D as an extension language
Don Clugston
dac at nospam.com.au
Thu Aug 31 02:45:37 PDT 2006
Bill Baxter wrote:
> This is just a random musing, but curious if anyone had any comments.
>
> I work mostly in C++ but recently I've been doing more with farming out
> tricky bits to Python so I can develop those parts more rapidly. That
> works pretty well, but for some things Python is just not fast enough.
> But still, while prototyping at least, I'd rather use a language that's
> easier to develop in than C++.
>
> That's where the question comes in... How about D as an extension
> language? For the time being, using C++ is a fact of life for a lot of
> people due to extensive dependence on piles of C++ legacy code. But if
> I'm writing a new module or new functionality, it doesn't matter how it
> does it's thing under the hood as long as it presents a C++ interface to
> the rest of the system.
>
> So how hard is it to do this sort of thing?

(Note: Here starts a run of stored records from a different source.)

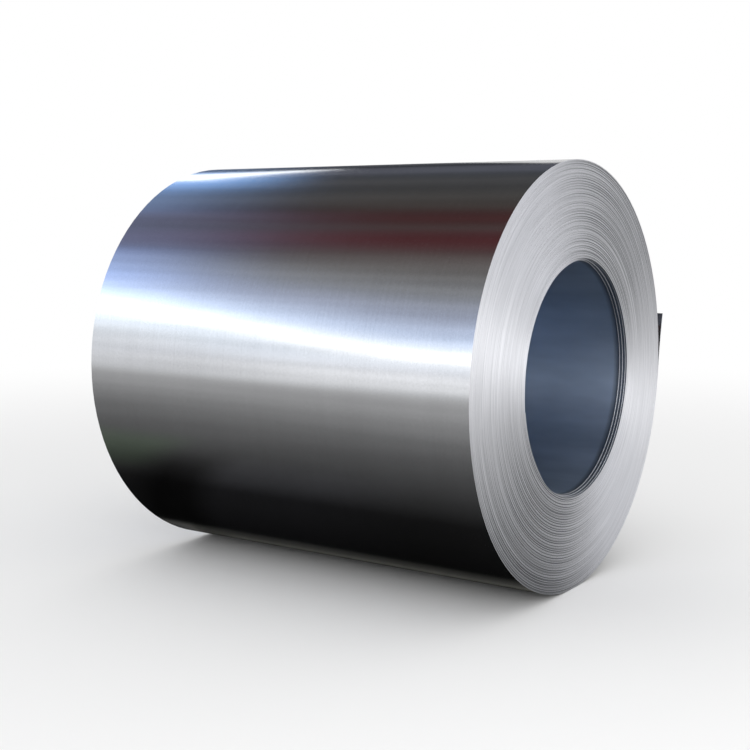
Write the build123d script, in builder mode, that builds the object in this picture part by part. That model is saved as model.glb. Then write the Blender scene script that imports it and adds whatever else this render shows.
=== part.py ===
from build123d import *
import math
import os

# A coil of cold rolled steel strip, wound on a mandrel and lying on its side.
# The axis of the bore is the X axis, and the origin is on it, halfway along the strip's width.
# The end that the tail's edge is seen from faces +X, and +Z is up. Lengths are in millimetres.

# Driving dimensions of the strip and of the coil it makes
strip_width = 1000.0
strip_thickness = 2.0
bore_radius = 254.0
coil_radius = 470.0

# How far each of the innermost turns is pushed in at the +X end, counted from the bore
inner_turn_shifts = [17.0, 10.5, 4.5]

# The turns crept sideways as they were wound: towards the bore they stand out further at the +X end
inner_stand_out = 6.0

# Turns that ran to one side together in winding, as groups that step in and out of the end face
group_count = 8
group_width_swing = 0.45
group_width_pitch = 2.3
group_shift = 2.4
group_shift_pitch = 1.9

# The free tail of the outer turn springs off the coil and flares outwards
tail_angle = -5.0
tail_length = 153.0
tail_flare_radius = 1270.0
tail_gap_root = 14.0

# The inner end of the strip, where the next turn climbs over it and leaves a long thin gap
head_angle = 190.0
head_gap_turn = 8.0
head_gap_depth = 1.8

# The outer turn climbs one strip thickness on its way to the angle of that inner end
climb_span = 60.0

# Sizes that follow from these
half_width = strip_width / 2
core_radius = coil_radius - 3 * strip_thickness
groups_inner_radius = bore_radius + len(inner_turn_shifts) * strip_thickness
outer_group_start = core_radius - 4 * strip_thickness


def turn_groups():
    """Inner radius, outer radius and shift of every group of turns, from the bore outwards."""
    groups = []
    radius = bore_radius
    for shift in inner_turn_shifts:
        groups.append((radius, radius + strip_thickness, shift - inner_stand_out))
        radius += strip_thickness
    weights = [1 + group_width_swing * math.sin(group_width_pitch * k) for k in range(group_count)]
    for k, weight in enumerate(weights):
        width = (outer_group_start - groups_inner_radius) * weight / sum(weights)
        crept = inner_stand_out * (1 - k / group_count)
        shift = group_shift * (1 - math.cos(group_shift_pitch * k)) / 2 - crept
        groups.append((radius, radius + width, shift))
        radius += width
    groups.append((outer_group_start, core_radius, 0.0))
    return groups


def end_profile():
    """Half section of the wound core, as X and radius: a turn shifted in at +X stands out at -X."""
    groups = turn_groups()
    right = []
    for inner, outer, shift in groups:
        right.append((half_width - shift, inner))
        right.append((half_width - shift, outer))
    left = []
    for inner, outer, shift in reversed(groups):
        left.append((-half_width - shift, outer))
        left.append((-half_width - shift, inner))
    return right + left


def bore_point(radius, angle):
    """A point at a radius from the bore's axis, its angle counted from +Y towards +Z."""
    return (radius * math.cos(math.radians(angle)), radius * math.sin(math.radians(angle)))


def outer_turn_point(turned):
    """A point on the outer turn's face, which climbs smoothly on its way to the inner end's angle."""
    climbed = (tail_angle + turned - head_angle + climb_span) / climb_span
    climbed = min(max(climbed, 0.0), 1.0)
    climbed = climbed * climbed * (3 - 2 * climbed)
    return bore_point(coil_radius - strip_thickness * (1 - climbed), tail_angle + turned)


with BuildPart() as steel_coil:
    # The wound core, turned about the bore's axis
    with BuildSketch(Plane.XY):
        with BuildLine():
            Polyline(*end_profile(), close=True)
        make_face()
    revolve(axis=Axis.X)

    # The last turns and the tail, as one section drawn square to the axis
    with BuildSketch(Plane.YZ):
        with BuildLine():
            root_turn = math.degrees(tail_gap_root / coil_radius)
            turn_marks = [root_turn + (360 - root_turn) * k / 24 for k in range(25)]
            outer_turn = Spline(*[outer_turn_point(mark) for mark in turn_marks])
            lift_off = math.radians(tail_angle)
            along = Vector(-math.sin(lift_off), math.cos(lift_off))
            outward = Vector(math.cos(lift_off), math.sin(lift_off))
            flare = math.degrees(tail_length / tail_flare_radius)
            tail_outside = JernArc(outer_turn @ 1, along, tail_flare_radius, -flare)
            flare_centre = outward * (coil_radius + tail_flare_radius)
            inside_radius = tail_flare_radius + strip_thickness
            tip_outside = tail_outside @ 1
            tip_inside = tip_outside + (tip_outside - flare_centre).normalized() * strip_thickness
            root_back = math.radians(tail_angle + 180 - math.degrees(tail_gap_root / tail_flare_radius))
            root_outside = flare_centre + Vector(math.cos(root_back), math.sin(root_back)) * inside_radius
            Line(tip_outside, tip_inside)
            RadiusArc(tip_inside, root_outside, -inside_radius)
            Line(root_outside, outer_turn @ 0)
        make_face()
        Circle(outer_group_start, mode=Mode.SUBTRACT)
    extrude(amount=half_width, both=True)

    # The gap that ends square against the strip's inner end
    with BuildSketch(Plane.YZ):
        with BuildLine():
            gap_start = bore_point(bore_radius - strip_thickness / 10, head_angle - head_gap_turn)
            gap_end = bore_point(bore_radius + head_gap_depth, head_angle)
            end_foot = bore_point(bore_radius - strip_thickness, head_angle)
            Polyline(gap_start, gap_end, end_foot, close=True)
        make_face()
    extrude(amount=strip_width, both=True, mode=Mode.SUBTRACT)

steel_coil.part.label = "steel_coil"

os.makedirs("parts", exist_ok=True)
export_step(steel_coil.part, "parts/steel_coil.step")
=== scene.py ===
import math

import bpy
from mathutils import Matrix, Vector, noise


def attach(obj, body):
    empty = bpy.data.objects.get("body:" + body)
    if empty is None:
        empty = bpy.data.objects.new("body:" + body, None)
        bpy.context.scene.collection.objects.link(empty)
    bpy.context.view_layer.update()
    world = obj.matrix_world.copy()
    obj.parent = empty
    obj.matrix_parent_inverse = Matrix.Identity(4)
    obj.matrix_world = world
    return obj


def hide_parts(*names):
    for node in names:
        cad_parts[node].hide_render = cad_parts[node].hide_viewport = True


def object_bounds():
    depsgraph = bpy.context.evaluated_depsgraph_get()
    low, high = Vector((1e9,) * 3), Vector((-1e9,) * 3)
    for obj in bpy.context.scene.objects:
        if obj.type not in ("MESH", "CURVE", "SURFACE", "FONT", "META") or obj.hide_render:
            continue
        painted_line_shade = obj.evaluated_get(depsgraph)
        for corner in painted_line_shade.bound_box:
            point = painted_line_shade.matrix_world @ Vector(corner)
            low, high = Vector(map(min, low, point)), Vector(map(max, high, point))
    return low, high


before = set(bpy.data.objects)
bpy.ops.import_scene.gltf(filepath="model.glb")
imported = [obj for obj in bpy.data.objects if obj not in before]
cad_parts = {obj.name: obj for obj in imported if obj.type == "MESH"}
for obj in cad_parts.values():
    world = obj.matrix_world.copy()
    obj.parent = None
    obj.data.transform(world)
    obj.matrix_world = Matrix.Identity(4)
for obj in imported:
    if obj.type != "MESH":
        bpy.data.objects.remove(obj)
cad_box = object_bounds()
floor_height = cad_box[0][2]

# The wound strip
# One strip of cold rolled steel, slit to width and wound tight on a mandrel that is then drawn out.
# Only the strip's own spring holds it: the turns wander a little to one side or the other as they run on,
# the innermost three were pushed in on one side, and the tail of the last turn has sprung off at the back.
strip_width = 1.0
strip_thickness = 0.00195
slit_edge_round = 0.0003
bore_radius = 0.254
coil_radius = 0.470
head_angle = 190
tail_angle = 355
whole_turns = 106
steps_per_turn = 96
tail_length = 0.153
tail_flare_radius = 1.270
tail_steps = 12
climb_share_first = 0.022
climb_share_growth = 0.00137
inner_stand_out = 0.006
pushed_in_turns = (0.0168, 0.0105, 0.0045)
pushed_middle = -18
pushed_full = 80
pushed_half = 125
slow_drift = 0.0006
slow_drift_rate = 0.07
slow_drift_row = 3.7
group_turns = 3.6
group_step = 0.0007
group_flat_share = 0.86
group_row = 8.1
turn_jitter = 0.0002
turn_jitter_rate = 1.9
turn_jitter_row = 5.2
outer_drift_share = 0.15
outer_calm_turns = 5
smooth_angle = 20
merge_distance = 0.00001

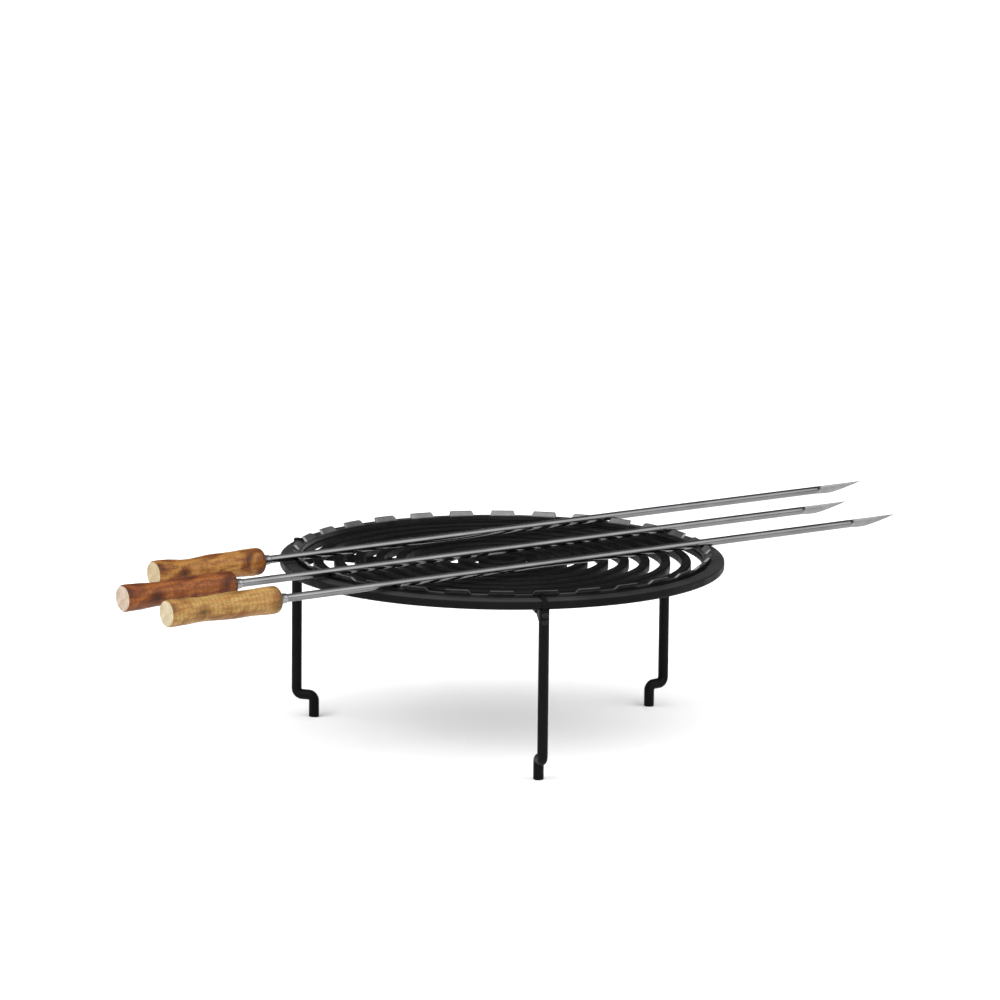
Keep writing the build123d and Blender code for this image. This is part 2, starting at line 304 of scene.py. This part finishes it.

> What tools are out there to help?
> What tools would really be ideal to have but are missing?
>
> It seems like it should be easier than the Python<->C++ connection
> because D understands C ABI. But most of what I've seen is about how D
> can call C code, not how C++ can call D code.
I'm doing a lot of Windows stuff in C++, calling DLLs written in D. It's
not hard. You just need to use extern(C) wrappers on the D functions,
catch all the D exceptions before returning to C++, and make sure C++
doesn't hang onto any D pointers that could be gc-ed.
Otherwise, it's exactly the same as calling a C DLL.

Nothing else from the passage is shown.